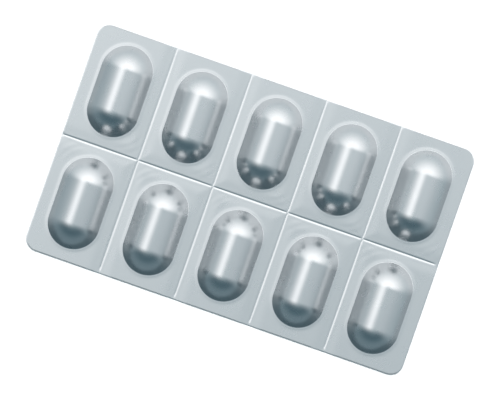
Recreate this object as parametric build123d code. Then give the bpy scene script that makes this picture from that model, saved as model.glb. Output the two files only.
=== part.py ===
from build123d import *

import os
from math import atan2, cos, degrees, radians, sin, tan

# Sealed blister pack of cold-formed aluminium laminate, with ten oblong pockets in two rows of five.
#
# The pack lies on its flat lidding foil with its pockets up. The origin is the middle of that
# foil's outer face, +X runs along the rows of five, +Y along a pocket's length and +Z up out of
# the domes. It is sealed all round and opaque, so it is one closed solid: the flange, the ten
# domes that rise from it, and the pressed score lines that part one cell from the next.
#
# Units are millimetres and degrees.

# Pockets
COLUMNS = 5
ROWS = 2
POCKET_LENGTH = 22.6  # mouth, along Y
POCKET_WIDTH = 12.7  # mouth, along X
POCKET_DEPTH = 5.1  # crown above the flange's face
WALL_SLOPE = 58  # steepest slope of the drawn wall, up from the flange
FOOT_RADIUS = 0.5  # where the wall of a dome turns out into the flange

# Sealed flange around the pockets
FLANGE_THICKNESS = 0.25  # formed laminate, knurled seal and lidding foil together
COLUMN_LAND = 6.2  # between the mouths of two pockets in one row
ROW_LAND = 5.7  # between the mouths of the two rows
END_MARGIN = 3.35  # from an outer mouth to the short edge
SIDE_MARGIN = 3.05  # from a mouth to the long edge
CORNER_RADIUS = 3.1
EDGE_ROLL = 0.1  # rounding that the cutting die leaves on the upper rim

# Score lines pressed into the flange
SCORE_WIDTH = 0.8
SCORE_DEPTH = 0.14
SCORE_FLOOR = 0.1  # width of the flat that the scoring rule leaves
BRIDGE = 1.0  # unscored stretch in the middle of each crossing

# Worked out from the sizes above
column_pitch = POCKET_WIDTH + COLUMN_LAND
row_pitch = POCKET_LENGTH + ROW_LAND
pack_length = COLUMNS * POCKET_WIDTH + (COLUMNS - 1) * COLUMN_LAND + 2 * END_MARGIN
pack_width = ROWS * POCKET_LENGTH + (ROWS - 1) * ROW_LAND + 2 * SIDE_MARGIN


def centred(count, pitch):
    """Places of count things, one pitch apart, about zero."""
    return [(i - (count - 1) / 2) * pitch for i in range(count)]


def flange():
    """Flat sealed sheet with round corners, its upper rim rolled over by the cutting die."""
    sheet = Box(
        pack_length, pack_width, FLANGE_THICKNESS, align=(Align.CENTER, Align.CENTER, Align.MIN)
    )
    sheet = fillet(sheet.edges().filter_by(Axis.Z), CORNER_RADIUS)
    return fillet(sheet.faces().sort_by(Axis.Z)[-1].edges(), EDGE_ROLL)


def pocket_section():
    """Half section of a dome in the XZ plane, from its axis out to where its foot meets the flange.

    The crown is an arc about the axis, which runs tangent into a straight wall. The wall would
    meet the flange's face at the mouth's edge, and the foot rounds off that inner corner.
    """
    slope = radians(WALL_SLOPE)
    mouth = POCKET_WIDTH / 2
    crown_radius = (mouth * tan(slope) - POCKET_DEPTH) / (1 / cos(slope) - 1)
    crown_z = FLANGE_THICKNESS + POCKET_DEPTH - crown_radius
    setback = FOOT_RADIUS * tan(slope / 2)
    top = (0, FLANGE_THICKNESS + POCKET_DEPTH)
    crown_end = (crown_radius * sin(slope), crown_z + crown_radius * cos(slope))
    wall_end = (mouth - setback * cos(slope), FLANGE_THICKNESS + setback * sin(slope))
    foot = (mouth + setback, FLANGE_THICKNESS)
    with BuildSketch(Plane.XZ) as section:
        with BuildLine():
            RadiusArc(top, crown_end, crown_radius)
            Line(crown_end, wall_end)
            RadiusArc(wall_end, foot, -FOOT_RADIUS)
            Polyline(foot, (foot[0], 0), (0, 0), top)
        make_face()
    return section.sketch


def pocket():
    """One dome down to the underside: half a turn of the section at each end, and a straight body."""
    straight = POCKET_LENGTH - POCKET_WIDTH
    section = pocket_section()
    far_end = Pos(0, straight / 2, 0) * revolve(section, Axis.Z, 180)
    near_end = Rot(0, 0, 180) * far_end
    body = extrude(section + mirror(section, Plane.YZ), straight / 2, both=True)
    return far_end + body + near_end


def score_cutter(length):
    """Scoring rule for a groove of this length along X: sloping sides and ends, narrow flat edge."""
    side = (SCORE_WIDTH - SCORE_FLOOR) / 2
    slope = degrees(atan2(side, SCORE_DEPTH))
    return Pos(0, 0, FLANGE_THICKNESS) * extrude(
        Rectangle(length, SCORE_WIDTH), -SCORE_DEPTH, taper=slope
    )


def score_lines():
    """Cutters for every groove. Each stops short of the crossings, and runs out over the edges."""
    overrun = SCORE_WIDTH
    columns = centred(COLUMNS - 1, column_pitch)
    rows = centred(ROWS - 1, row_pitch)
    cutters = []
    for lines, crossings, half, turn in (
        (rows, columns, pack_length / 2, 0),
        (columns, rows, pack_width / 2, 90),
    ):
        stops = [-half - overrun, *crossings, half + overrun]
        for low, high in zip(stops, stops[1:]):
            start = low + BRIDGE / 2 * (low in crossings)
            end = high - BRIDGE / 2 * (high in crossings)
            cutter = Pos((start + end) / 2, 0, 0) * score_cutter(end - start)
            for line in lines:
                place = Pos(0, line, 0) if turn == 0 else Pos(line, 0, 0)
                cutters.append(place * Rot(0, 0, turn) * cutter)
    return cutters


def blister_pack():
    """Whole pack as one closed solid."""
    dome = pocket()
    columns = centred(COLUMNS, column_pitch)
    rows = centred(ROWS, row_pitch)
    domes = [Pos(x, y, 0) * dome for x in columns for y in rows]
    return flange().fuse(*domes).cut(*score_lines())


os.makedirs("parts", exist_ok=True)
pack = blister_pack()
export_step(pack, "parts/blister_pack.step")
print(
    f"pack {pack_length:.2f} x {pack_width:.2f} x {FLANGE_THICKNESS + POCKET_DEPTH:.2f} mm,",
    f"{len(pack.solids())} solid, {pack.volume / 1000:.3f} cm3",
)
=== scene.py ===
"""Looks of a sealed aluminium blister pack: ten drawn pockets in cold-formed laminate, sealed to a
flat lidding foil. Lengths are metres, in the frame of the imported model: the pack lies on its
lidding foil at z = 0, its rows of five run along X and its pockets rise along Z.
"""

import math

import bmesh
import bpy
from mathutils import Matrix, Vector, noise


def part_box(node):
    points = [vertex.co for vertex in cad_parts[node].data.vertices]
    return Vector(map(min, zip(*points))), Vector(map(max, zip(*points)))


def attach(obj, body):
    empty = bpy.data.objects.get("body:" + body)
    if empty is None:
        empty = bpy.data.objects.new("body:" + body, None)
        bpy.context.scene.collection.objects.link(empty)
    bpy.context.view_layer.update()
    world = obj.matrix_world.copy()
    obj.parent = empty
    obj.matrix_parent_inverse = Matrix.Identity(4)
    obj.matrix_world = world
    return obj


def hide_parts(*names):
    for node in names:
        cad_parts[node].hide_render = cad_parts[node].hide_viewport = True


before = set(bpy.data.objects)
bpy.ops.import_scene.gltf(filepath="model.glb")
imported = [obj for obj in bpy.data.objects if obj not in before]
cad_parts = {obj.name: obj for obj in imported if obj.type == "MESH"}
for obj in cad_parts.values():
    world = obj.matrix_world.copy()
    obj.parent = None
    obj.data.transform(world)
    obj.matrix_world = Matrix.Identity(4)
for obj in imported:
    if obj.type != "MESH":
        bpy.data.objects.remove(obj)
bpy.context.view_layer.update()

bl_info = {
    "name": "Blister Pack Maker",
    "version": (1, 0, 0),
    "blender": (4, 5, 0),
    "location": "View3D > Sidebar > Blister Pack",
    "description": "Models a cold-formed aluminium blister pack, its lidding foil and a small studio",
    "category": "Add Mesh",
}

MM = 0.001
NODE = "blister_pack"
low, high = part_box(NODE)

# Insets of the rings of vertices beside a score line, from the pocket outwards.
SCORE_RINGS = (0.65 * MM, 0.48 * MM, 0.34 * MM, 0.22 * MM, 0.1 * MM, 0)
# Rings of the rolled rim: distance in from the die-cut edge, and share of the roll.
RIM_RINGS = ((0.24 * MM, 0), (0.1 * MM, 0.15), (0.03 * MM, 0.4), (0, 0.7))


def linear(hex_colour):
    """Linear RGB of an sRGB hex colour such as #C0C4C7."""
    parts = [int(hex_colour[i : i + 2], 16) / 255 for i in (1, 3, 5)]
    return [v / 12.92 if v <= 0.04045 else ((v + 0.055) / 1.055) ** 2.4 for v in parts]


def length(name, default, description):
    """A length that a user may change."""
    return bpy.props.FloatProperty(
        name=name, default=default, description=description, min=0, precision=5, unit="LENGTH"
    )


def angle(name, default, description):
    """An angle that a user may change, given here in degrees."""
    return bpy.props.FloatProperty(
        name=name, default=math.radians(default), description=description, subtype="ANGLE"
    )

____

What needs to be done: Extract exactly the leading lines of the data, stopping at and including the line with "from math import".

Answer to the task:
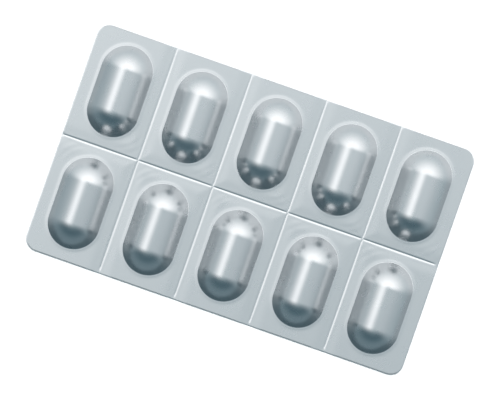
Recreate this object as parametric build123d code. Then give the bpy scene script that makes this picture from that model, saved as model.glb. Output the two files only.
=== part.py ===
from build123d import *

import os
from math import atan2, cos, degrees, radians, sin, tan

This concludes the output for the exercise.